** START **

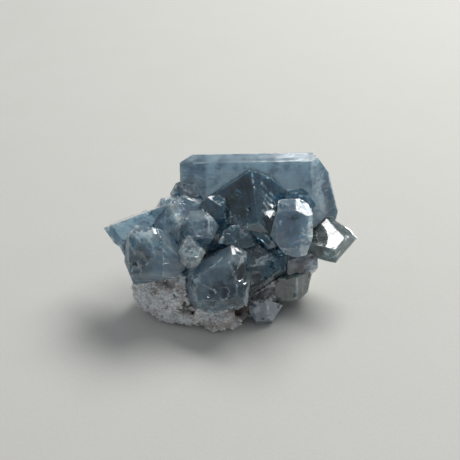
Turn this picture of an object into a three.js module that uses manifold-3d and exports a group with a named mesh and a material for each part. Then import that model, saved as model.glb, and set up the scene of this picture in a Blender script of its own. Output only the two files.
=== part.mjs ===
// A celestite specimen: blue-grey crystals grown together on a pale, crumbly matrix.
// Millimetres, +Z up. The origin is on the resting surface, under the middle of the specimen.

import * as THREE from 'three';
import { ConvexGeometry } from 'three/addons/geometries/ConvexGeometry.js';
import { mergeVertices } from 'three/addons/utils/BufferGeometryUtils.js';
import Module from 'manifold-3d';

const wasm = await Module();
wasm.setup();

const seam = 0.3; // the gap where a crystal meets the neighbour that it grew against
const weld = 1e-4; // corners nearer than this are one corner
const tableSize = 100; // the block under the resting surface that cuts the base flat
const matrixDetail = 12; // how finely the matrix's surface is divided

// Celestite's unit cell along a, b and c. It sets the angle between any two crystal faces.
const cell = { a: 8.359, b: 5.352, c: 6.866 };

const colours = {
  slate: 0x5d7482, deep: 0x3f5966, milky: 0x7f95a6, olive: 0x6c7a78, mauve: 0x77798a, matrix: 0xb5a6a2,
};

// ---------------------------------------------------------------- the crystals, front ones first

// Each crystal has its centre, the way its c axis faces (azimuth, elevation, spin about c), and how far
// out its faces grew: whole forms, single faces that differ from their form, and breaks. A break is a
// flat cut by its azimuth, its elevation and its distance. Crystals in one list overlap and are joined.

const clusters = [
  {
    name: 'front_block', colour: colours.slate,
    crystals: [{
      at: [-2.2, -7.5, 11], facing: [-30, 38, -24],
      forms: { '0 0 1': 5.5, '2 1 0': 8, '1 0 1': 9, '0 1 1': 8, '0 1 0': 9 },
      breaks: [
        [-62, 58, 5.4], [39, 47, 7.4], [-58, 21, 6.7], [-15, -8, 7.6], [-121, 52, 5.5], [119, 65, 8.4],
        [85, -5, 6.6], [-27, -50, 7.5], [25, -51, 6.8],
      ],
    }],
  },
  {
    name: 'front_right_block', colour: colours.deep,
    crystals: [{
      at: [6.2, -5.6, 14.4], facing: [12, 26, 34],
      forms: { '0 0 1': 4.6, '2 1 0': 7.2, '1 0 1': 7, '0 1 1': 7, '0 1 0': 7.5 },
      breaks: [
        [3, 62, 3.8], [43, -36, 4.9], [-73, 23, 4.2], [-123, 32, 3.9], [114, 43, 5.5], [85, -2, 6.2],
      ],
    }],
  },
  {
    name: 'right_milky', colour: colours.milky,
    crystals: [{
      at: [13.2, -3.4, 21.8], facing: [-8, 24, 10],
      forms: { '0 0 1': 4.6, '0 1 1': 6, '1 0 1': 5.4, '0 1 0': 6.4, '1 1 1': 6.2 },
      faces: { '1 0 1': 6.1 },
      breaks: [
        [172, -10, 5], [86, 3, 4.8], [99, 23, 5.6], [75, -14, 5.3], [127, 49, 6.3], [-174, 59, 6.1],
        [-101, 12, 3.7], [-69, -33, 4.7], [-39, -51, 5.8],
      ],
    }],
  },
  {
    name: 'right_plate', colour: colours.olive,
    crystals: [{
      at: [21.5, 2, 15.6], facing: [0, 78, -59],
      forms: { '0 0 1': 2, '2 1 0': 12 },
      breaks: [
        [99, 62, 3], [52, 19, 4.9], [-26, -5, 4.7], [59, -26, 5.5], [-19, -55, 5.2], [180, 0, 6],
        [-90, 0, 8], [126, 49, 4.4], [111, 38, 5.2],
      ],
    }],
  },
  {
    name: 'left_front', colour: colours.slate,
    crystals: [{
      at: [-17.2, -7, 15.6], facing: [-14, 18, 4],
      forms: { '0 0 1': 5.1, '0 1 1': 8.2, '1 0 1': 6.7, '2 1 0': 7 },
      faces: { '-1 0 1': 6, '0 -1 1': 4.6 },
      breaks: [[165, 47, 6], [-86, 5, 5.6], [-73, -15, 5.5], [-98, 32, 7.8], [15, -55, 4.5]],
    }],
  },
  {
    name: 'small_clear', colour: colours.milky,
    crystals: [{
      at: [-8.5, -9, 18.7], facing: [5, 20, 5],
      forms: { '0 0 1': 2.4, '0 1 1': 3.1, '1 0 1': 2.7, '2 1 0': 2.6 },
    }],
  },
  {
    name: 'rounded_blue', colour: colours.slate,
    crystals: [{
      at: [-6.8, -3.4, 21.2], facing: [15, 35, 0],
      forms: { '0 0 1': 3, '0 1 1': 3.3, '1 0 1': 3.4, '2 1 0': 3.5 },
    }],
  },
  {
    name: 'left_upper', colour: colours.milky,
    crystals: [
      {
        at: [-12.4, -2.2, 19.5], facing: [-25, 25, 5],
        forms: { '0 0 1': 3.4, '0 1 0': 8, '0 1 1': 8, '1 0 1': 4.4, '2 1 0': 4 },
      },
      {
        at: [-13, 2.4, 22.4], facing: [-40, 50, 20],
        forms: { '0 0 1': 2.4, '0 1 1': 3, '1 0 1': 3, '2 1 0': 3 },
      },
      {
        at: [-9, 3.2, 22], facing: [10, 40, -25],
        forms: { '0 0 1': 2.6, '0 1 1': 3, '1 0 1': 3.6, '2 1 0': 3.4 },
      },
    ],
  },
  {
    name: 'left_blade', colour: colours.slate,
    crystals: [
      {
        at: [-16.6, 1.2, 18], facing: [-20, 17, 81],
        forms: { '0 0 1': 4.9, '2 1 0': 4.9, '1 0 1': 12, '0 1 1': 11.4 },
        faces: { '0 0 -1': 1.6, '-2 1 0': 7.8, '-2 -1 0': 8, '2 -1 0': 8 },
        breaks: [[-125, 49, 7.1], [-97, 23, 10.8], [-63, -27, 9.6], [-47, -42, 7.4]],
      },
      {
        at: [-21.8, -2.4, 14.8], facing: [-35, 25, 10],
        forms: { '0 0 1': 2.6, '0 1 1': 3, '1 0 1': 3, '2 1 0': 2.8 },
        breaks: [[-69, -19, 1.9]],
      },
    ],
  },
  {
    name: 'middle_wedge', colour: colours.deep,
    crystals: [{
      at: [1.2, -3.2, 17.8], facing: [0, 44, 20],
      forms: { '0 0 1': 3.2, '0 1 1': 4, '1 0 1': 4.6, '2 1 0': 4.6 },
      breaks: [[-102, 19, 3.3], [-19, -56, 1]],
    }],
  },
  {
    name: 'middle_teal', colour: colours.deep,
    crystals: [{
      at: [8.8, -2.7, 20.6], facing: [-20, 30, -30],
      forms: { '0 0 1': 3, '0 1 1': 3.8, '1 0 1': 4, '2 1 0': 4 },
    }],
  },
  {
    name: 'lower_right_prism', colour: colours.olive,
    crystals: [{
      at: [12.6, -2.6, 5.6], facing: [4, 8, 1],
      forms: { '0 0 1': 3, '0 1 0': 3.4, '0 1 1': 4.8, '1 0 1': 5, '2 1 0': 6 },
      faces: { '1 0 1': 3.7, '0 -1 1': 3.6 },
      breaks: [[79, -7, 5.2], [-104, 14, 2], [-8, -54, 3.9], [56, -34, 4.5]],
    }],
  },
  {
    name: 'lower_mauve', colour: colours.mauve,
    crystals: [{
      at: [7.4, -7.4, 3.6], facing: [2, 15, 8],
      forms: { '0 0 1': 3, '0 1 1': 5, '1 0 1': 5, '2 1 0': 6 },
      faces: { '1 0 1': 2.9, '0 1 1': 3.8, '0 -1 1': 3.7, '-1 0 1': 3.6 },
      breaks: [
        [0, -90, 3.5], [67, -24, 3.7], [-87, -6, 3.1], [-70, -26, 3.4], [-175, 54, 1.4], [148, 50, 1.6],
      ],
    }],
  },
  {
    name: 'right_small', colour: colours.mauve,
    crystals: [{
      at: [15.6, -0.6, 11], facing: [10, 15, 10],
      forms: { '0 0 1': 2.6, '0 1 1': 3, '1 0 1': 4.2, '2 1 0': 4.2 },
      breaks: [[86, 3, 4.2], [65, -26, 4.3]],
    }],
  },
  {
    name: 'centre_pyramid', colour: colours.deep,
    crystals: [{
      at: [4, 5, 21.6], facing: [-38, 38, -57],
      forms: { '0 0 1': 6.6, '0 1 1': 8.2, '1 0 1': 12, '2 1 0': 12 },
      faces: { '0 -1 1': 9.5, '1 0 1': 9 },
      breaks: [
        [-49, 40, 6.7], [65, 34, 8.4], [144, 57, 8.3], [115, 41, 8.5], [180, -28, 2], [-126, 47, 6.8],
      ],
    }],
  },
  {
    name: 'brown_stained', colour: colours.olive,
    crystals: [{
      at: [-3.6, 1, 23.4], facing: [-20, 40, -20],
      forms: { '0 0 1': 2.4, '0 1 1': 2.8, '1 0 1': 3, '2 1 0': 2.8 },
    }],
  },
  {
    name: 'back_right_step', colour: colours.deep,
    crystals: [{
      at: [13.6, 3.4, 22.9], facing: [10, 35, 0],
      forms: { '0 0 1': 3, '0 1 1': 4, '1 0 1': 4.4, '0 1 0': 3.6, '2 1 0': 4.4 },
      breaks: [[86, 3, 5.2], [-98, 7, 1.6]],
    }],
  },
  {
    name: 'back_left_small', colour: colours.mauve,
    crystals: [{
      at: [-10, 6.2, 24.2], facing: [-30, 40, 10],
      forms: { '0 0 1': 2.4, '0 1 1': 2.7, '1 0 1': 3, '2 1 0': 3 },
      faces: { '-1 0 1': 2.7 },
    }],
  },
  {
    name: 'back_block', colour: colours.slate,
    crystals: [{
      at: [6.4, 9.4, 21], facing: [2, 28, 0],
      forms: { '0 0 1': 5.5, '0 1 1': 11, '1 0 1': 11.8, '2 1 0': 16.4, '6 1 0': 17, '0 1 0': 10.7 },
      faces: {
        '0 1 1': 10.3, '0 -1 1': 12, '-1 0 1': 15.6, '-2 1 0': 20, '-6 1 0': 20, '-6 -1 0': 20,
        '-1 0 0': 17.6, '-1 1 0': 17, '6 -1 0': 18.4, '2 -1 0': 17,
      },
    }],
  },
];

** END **

## To do
Exactly as they stand, set down the lines from the top of the data through the line with "of the specimen.".

## Reply
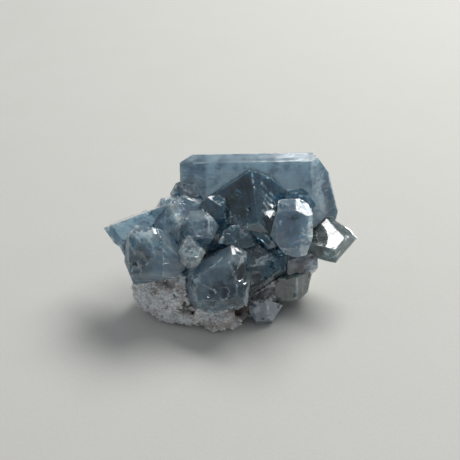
Turn this picture of an object into a three.js module that uses manifold-3d and exports a group with a named mesh and a material for each part. Then import that model, saved as model.glb, and set up the scene of this picture in a Blender script of its own. Output only the two files.
=== part.mjs ===
// A celestite specimen: blue-grey crystals grown together on a pale, crumbly matrix.
// Millimetres, +Z up. The origin is on the resting surface, under the middle of the specimen.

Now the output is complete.